__EXERCISE INSTRUCTIONS__: Repeat the material exactly, leaving nothing out.

__RECORDED DATA__:
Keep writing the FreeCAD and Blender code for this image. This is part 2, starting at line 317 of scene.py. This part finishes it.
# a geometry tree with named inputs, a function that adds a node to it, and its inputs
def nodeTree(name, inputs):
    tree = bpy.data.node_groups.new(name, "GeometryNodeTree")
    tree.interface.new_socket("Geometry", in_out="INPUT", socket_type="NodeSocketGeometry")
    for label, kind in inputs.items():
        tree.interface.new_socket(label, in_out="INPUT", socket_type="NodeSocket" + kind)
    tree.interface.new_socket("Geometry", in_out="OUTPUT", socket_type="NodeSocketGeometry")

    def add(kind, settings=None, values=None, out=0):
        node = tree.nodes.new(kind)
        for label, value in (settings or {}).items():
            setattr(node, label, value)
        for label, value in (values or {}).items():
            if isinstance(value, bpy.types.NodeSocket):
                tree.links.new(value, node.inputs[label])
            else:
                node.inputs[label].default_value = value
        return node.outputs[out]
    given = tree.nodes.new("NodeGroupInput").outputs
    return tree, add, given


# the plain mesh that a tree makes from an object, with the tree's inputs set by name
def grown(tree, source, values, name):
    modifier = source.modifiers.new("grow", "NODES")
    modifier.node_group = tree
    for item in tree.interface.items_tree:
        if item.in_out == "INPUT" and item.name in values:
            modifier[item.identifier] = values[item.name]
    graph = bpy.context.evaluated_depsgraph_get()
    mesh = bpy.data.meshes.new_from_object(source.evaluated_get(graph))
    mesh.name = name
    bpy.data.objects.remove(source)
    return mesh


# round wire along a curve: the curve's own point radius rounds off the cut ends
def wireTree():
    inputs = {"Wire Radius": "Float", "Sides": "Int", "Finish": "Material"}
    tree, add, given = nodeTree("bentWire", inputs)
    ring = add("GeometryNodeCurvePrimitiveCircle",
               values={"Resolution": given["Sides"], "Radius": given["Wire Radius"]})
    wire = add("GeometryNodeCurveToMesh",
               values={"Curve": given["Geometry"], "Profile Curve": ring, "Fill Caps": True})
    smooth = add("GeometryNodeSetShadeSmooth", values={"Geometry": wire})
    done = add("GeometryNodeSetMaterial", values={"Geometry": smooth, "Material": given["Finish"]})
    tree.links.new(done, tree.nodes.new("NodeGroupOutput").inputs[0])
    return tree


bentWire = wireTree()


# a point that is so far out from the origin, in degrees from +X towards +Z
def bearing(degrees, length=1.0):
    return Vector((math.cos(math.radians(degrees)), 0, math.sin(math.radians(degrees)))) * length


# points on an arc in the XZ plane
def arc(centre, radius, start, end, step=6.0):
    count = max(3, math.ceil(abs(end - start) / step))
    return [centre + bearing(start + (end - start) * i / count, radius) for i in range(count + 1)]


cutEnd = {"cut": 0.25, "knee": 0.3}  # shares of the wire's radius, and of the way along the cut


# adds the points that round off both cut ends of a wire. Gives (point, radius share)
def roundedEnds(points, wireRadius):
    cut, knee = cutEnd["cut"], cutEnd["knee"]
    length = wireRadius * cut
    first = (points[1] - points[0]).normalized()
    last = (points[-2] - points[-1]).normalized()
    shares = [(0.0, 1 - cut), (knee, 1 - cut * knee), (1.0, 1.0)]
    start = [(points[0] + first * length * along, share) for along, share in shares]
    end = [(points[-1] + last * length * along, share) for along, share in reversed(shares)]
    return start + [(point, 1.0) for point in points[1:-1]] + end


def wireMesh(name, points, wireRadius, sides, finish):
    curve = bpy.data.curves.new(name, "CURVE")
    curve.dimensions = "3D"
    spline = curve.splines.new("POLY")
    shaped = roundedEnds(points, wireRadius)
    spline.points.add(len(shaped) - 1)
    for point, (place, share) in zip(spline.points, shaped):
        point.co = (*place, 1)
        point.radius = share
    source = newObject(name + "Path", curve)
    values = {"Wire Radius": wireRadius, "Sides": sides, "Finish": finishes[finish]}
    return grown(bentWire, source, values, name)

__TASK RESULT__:
Keep writing the FreeCAD and Blender code for this image. This is part 2, starting at line 317 of scene.py. This part finishes it.
# a geometry tree with named inputs, a function that adds a node to it, and its inputs
def nodeTree(name, inputs):
    tree = bpy.data.node_groups.new(name, "GeometryNodeTree")
    tree.interface.new_socket("Geometry", in_out="INPUT", socket_type="NodeSocketGeometry")
    for label, kind in inputs.items():
        tree.interface.new_socket(label, in_out="INPUT", socket_type="NodeSocket" + kind)
    tree.interface.new_socket("Geometry", in_out="OUTPUT", socket_type="NodeSocketGeometry")

    def add(kind, settings=None, values=None, out=0):
        node = tree.nodes.new(kind)
        for label, value in (settings or {}).items():
            setattr(node, label, value)
        for label, value in (values or {}).items():
            if isinstance(value, bpy.types.NodeSocket):
                tree.links.new(value, node.inputs[label])
            else:
                node.inputs[label].default_value = value
        return node.outputs[out]
    given = tree.nodes.new("NodeGroupInput").outputs
    return tree, add, given


# the plain mesh that a tree makes from an object, with the tree's inputs set by name
def grown(tree, source, values, name):
    modifier = source.modifiers.new("grow", "NODES")
    modifier.node_group = tree
    for item in tree.interface.items_tree:
        if item.in_out == "INPUT" and item.name in values:
            modifier[item.identifier] = values[item.name]
    graph = bpy.context.evaluated_depsgraph_get()
    mesh = bpy.data.meshes.new_from_object(source.evaluated_get(graph))
    mesh.name = name
    bpy.data.objects.remove(source)
    return mesh


# round wire along a curve: the curve's own point radius rounds off the cut ends
def wireTree():
    inputs = {"Wire Radius": "Float", "Sides": "Int", "Finish": "Material"}
    tree, add, given = nodeTree("bentWire", inputs)
    ring = add("GeometryNodeCurvePrimitiveCircle",
               values={"Resolution": given["Sides"], "Radius": given["Wire Radius"]})
    wire = add("GeometryNodeCurveToMesh",
               values={"Curve": given["Geometry"], "Profile Curve": ring, "Fill Caps": True})
    smooth = add("GeometryNodeSetShadeSmooth", values={"Geometry": wire})
    done = add("GeometryNodeSetMaterial", values={"Geometry": smooth, "Material": given["Finish"]})
    tree.links.new(done, tree.nodes.new("NodeGroupOutput").inputs[0])
    return tree


bentWire = wireTree()


# a point that is so far out from the origin, in degrees from +X towards +Z
def bearing(degrees, length=1.0):
    return Vector((math.cos(math.radians(degrees)), 0, math.sin(math.radians(degrees)))) * length


# points on an arc in the XZ plane
def arc(centre, radius, start, end, step=6.0):
    count = max(3, math.ceil(abs(end - start) / step))
    return [centre + bearing(start + (end - start) * i / count, radius) for i in range(count + 1)]


cutEnd = {"cut": 0.25, "knee": 0.3}  # shares of the wire's radius, and of the way along the cut


# adds the points that round off both cut ends of a wire. Gives (point, radius share)
def roundedEnds(points, wireRadius):
    cut, knee = cutEnd["cut"], cutEnd["knee"]
    length = wireRadius * cut
    first = (points[1] - points[0]).normalized()
    last = (points[-2] - points[-1]).normalized()
    shares = [(0.0, 1 - cut), (knee, 1 - cut * knee), (1.0, 1.0)]
    start = [(points[0] + first * length * along, share) for along, share in shares]
    end = [(points[-1] + last * length * along, share) for along, share in reversed(shares)]
    return start + [(point, 1.0) for point in points[1:-1]] + end


def wireMesh(name, points, wireRadius, sides, finish):
    curve = bpy.data.curves.new(name, "CURVE")
    curve.dimensions = "3D"
    spline = curve.splines.new("POLY")
    shaped = roundedEnds(points, wireRadius)
    spline.points.add(len(shaped) - 1)
    for point, (place, share) in zip(spline.points, shaped):
        point.co = (*place, 1)
        point.radius = share
    source = newObject(name + "Path", curve)
    values = {"Wire Radius": wireRadius, "Sides": sides, "Finish": finishes[finish]}
    return grown(bentWire, source, values, name)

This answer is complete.